Lastly, we want to emphasize that the question of who should control our data is also – perhaps foremost – an ethical question of social morality. Is it ethical to allow a platform to collect our personal data items? The moral aspects of this question are important but are beyond the scope of our theoretical model. The goal of our research is to contribute to the debate on data regulation by highlighting some economic forces, specifically, with regards to the public benefit of data. Our results and potential policy implications cannot be placed in isolation from a discussion on the moral aspects of privacy and data protection.
[1] Kellogg School of Management, Northwestern University (s-markovich@kellogg.northwestern.edu) and Coller School of Management, Tel Aviv University (yehezkel@tauex.tau.ac.il), respectively.
[2] See Economides, Nicholas, & Ioannis Lianos. “Restrictions on Privacy and Exploitation in the Digital Economy: A Market Failure Perspective.” Journal of Competition Law and Economics (forthcoming).
[3] See: The Verge, Oct 20, 2020. Available at https://www.theverge.com/2020/10/20/21454192/google-monopoly-antitrust-case-lawsuit-filed-us-doj-department-of-justice. See The Verge, Oct 20, 2020. Available at: https://www.theverge.com/2020/10/20/21454192/google-monopoly-antitrust-case-lawsuit-filed-us-doj-department-of-justice
[4] See, for example, The Verge, Feb 22, 2021. Available at https://www.theverge.com/2021/2/22/22294919/whatsapp-privacy-policy-may-15th-messaging-calls-limited-functionality.
[5] See: The Verge, Oct 20, 2020. Available at https://www.theverge.com/2020/10/20/21454192/google-monopoly-antitrust-case-lawsuit-filed-us-doj-department-of-justice.
[6] Contact tracing apps use one’s phone, or other mobile device, to track and alert individual if they’d crossed paths with someone who within a certain window of time tested positive to COVID-19.
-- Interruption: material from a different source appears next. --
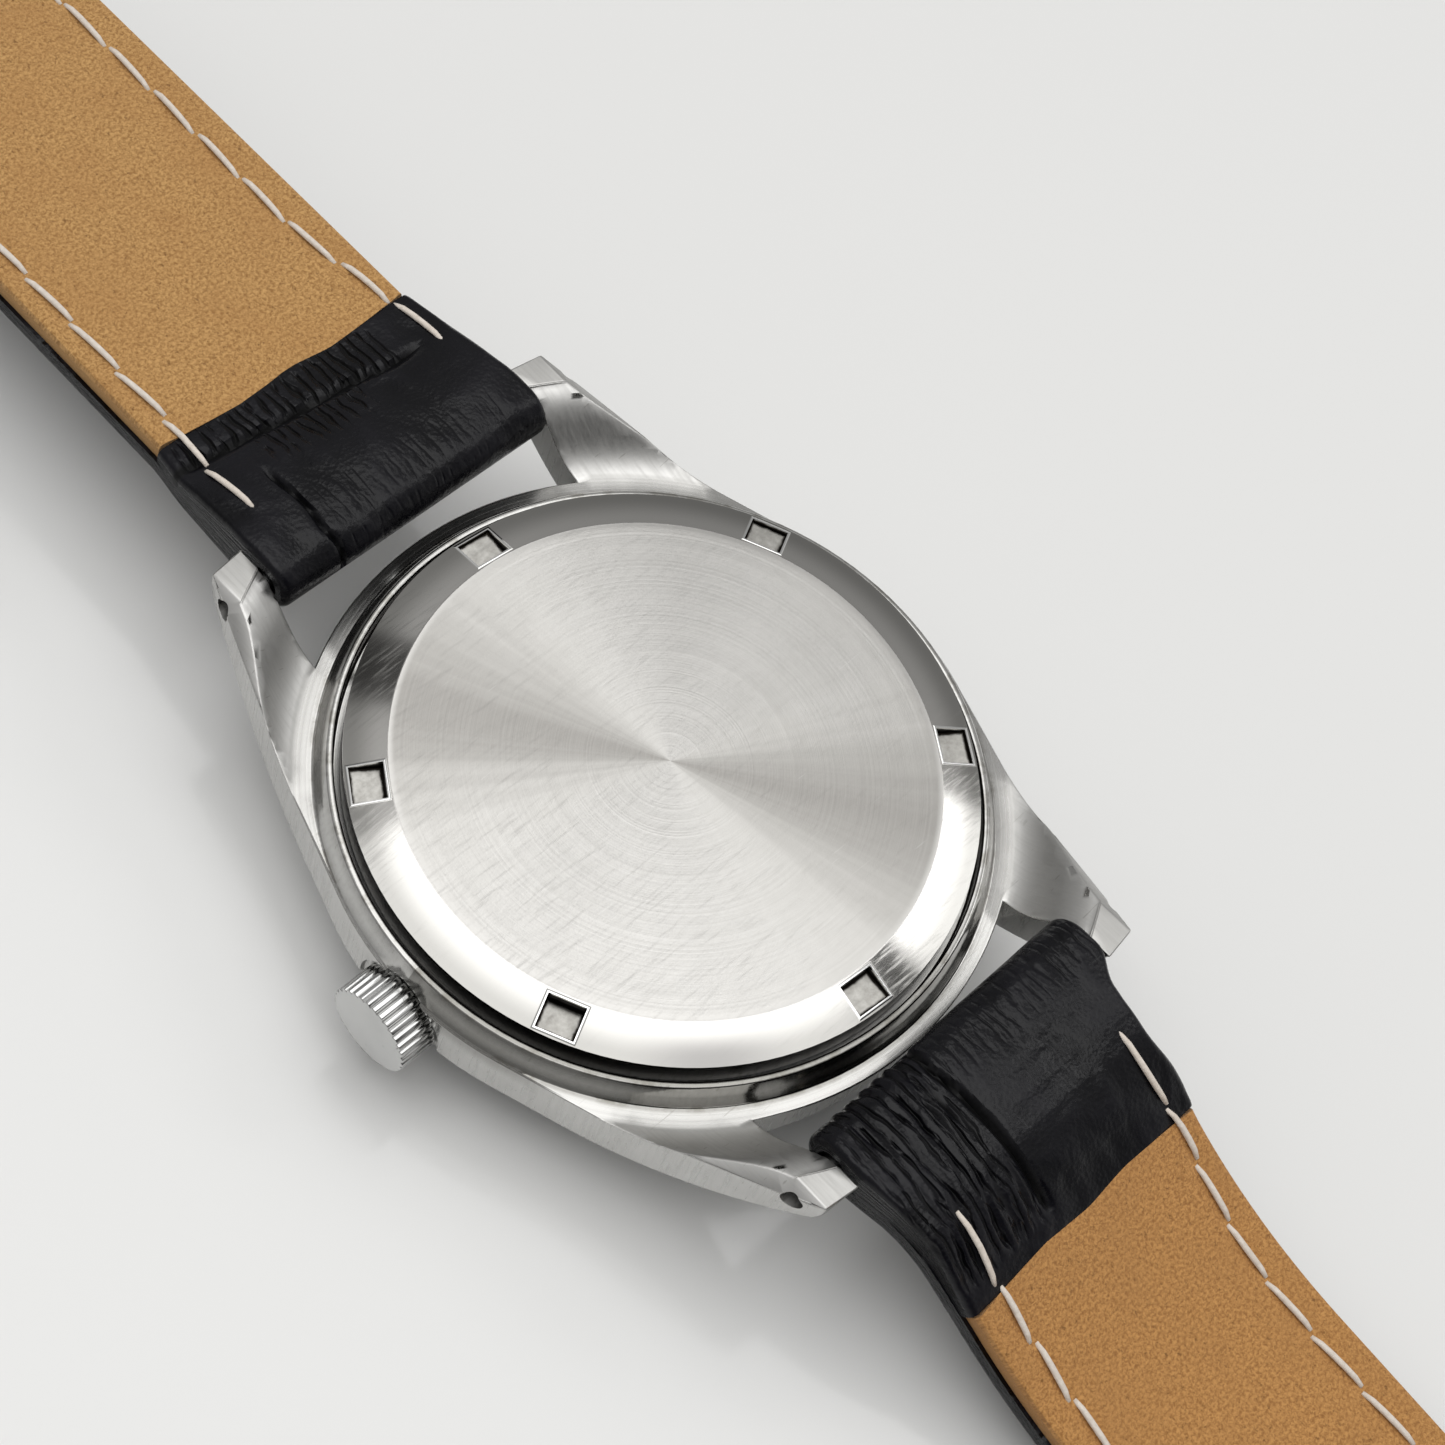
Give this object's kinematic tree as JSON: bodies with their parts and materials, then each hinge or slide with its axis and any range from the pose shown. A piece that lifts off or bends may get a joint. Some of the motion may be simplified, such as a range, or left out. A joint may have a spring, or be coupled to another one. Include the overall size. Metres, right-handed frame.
{
  "type": "wristwatch",
  "caption": "Mechanical wristwatch lying face down, with a screw-down steel case back, drilled lugs, fluted crown and a two-piece lined leather strap with pin buckle.",
  "frame": {"origin": "centre of the flat top of the crystal, on which the watch lies", "axes": "+Z from the crystal to the case back, +Y towards 12 o'clock, crown at 3 o'clock towards -X"},
  "size_m": [0.0363, 0.2494, 0.0116],
  "materials": {
    "case_steel": "brushed, with polished bevels",
    "polished_steel": "polished",
    "crystal": "clear",
    "seal": "matt",
    "dial": "satin",
    "rhodium": "fine grained",
    "gilt": "brushed",
    "spring_steel": "polished",
    "ruby": "polished",
    "black_leather": "embossed scales",
    "tan_lining": "suede"
  },
  "bodies": {
    "case": {"mid_case": "case_steel", "bezel": "polished_steel", "crystal": "crystal", "tension_ring": "polished_steel", "crown_tube": "case_steel", "case_back_gasket": "seal", "dial": "dial", "hour_markers": "polished_steel", "main_plate": "rhodium", "movement_ring": "case_steel", "barrel_bridge": "rhodium", "train_bridge": "rhodium", "pallet_bridge": "rhodium", "balance_cock": "rhodium", "jewels": "ruby", "bridge_screws": "spring_steel", "spring_bar_12": "polished_steel", "spring_bar_6": "polished_steel"},
    "case_back": {"case_back": "case_steel"},
    "clutch": {"clutch_wheel": "spring_steel"},
    "winding_pinion": {"winding_pinion": "spring_steel"},
    "crown_wheel": {"crown_wheel": "case_steel"},
    "ratchet": {"ratchet_wheel": "case_steel", "barrel_arbor": "spring_steel"},
    "crown_and_stem": {"crown": "polished_steel", "crown_gasket": "seal", "winding_stem": "spring_steel"},
    "setting_lever": {"setting_lever": "spring_steel"},
    "click": {"click": "spring_steel"},
    "fourth_wheel": {"fourth_wheel": "gilt", "seconds_hand": "polished_steel"},
    "third_wheel": {"third_wheel": "gilt"},
    "centre_wheel": {"centre_wheel": "gilt", "cannon_pinion": "spring_steel", "minute_hand": "polished_steel"},
    "minute_wheel": {"minute_wheel": "gilt"},
    "hour_wheel": {"hour_wheel": "gilt", "hour_hand": "polished_steel"},
    "barrel": {"barrel": "gilt", "barrel_cover": "gilt", "mainspring": "spring_steel"},
    "escape_wheel": {"escape_wheel": "spring_steel"},
    "pallet_fork": {"pallet_fork": "spring_steel"},
    "balance": {"balance_wheel": "gilt", "balance_staff": "spring_steel", "hairspring": "spring_steel"},
    "strap_12": {"strap_12_leather": "black_leather", "strap_12_lining": "tan_lining", "fixed_keeper": "black_leather"},
    "free_keeper": {"free_keeper": "black_leather"},
    "buckle": {"buckle_frame": "polished_steel", "buckle_bar": "polished_steel"},
    "buckle_tongue": {"buckle_tongue": "polished_steel"},
    "strap_6": {"strap_6_leather": "black_leather", "strap_6_lining": "tan_lining"}
  },
  "joints": [
    {"name": "case_back_unscrewed", "type": "slide", "parent": "case", "child": "case_back", "axis": [0, 0, 1], "range_m": [0, 0.012]},
    {"name": "crown_turn", "type": "hinge", "parent": "case", "child": "clutch", "pos_m": [-0.01, 0, 0.0052], "axis": [1, 0, 0], "continuous": true},
    {"name": "crown_pull", "type": "slide", "parent": "clutch", "child": "crown_and_stem", "axis": [-1, 0, 0], "range_m": [0, 0.0009]},
    {"name": "winding_pinion_turn", "type": "hinge", "parent": "case", "child": "winding_pinion", "pos_m": [-0.01, 0, 0.0052], "axis": [1, 0, 0], "continuous": true},
    {"name": "crown_wheel_turn", "type": "hinge", "parent": "case", "child": "crown_wheel", "pos_m": [-0.0071, 0, 0.0066], "axis": [0, 0, 1], "continuous": true},
    {"name": "ratchet_turn", "type": "hinge", "parent": "case", "child": "ratchet", "pos_m": [-0.00298, -0.00515, 0.0066], "axis": [0, 0, 1], "continuous": true},
    {"name": "setting_lever_swing", "type": "hinge", "parent": "case", "child": "setting_lever", "pos_m": [-0.01205, -0.0022, 0.0041], "axis": [0, 0, 1], "range_deg": [-1, 27]},
    {"name": "click_swing", "type": "hinge", "parent": "case", "child": "click", "pos_m": [-0.00384, -0.01008, 0.0066], "axis": [0, 0, 1], "range_deg": [-8, 0], "stiffness_Nm_per_rad": 0.0000001},
    {"name": "fourth_wheel_turn", "type": "hinge", "parent": "case", "child": "fourth_wheel", "pos_m": [0, 0, 0.0069], "axis": [0, 0, 1], "continuous": true},
    {"name": "third_wheel_turn", "type": "hinge", "parent": "case", "child": "third_wheel", "pos_m": [0.00235, 0.00407, 0.0065], "axis": [0, 0, 1], "continuous": true},
    {"name": "centre_wheel_turn", "type": "hinge", "parent": "case", "child": "centre_wheel", "pos_m": [0, 0, 0.0061], "axis": [0, 0, 1], "continuous": true},
    {"name": "minute_wheel_turn", "type": "hinge", "parent": "case", "child": "minute_wheel", "pos_m": [-0.00268, 0.00155, 0.0039], "axis": [0, 0, 1], "continuous": true},
    {"name": "hour_wheel_turn", "type": "hinge", "parent": "case", "child": "hour_wheel", "pos_m": [0, 0, 0.0036], "axis": [0, 0, 1], "continuous": true},
    {"name": "barrel_turn", "type": "hinge", "parent": "case", "child": "barrel", "pos_m": [-0.00298, -0.00515, 0.0057], "axis": [0, 0, 1], "continuous": true},
    {"name": "escape_wheel_turn", "type": "hinge", "parent": "case", "child": "escape_wheel", "pos_m": [0.00454, -0.00122, 0.0057], "axis": [0, 0, 1], "continuous": true},
    {"name": "pallet_fork_rock", "type": "hinge", "parent": "case", "child": "pallet_fork", "pos_m": [0.00512, -0.00339, 0.0057], "axis": [0, 0, 1], "range_deg": [-5, 5]},
    {"name": "balance_swing", "type": "hinge", "parent": "case", "child": "balance", "pos_m": [0.00576, -0.00576, 0.007], "axis": [0, 0, 1], "range_deg": [-270, 270], "stiffness_Nm_per_rad": 0.00000027},
    {"name": "strap_12_swing", "type": "hinge", "parent": "case", "child": "strap_12", "pos_m": [0, 0.01976, 0.01], "axis": [1, 0, 0], "range_deg": [-30, 90]},
    {"name": "free_keeper_slide", "type": "slide", "parent": "strap_12", "child": "free_keeper", "axis": [0, 1, 0], "range_m": [-0.004, 0.0018]},
    {"name": "buckle_swing", "type": "hinge", "parent": "strap_12", "child": "buckle", "pos_m": [0, 0.09914, 0.00445], "axis": [1, 0, 0], "range_deg": [-45, 45]},
    {"name": "tongue_swing", "type": "hinge", "parent": "buckle", "child": "buckle_tongue", "pos_m": [0, 0.09914, 0.00445], "axis": [-1, 0, 0], "range_deg": [0, 70]},
    {"name": "strap_6_swing", "type": "hinge", "parent": "case", "child": "strap_6", "pos_m": [0, -0.01976, 0.01], "axis": [-1, 0, 0], "range_deg": [-30, 90]}
  ],
  "couplings": [
    {"joint": "winding_pinion_turn", "follows": "crown_turn", "ratio": 1},
    {"joint": "crown_wheel_turn", "follows": "crown_turn", "ratio": 0.5},
    {"joint": "ratchet_turn", "follows": "crown_turn", "ratio": -0.41667},
    {"joint": "third_wheel_turn", "follows": "fourth_wheel_turn", "ratio": -0.13333},
    {"joint": "centre_wheel_turn", "follows": "fourth_wheel_turn", "ratio": 0.016667},
    {"joint": "minute_wheel_turn", "follows": "fourth_wheel_turn", "ratio": -0.005556},
    {"joint": "hour_wheel_turn", "follows": "fourth_wheel_turn", "ratio": 0.001389},
    {"joint": "barrel_turn", "follows": "fourth_wheel_turn", "ratio": -0.002222},
    {"joint": "escape_wheel_turn", "follows": "fourth_wheel_turn", "ratio": -10},
    {"joint": "setting_lever_swing", "follows": "crown_pull", "rad_per_m": 454.55}
  ]
}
[7] We focus on platforms that do not have high fixed entry costs into a new market. Naturally, a new platform that needs to cover its fixed entry costs requires sufficient initial profits. Hence, regulating the data policy of such new platforms may deter entry. Another argument against regulating a new platform is that as we show below, an entrant platform may independently choose to give users control over data in order to gain a foothold in the market, if the incumbent does not do so.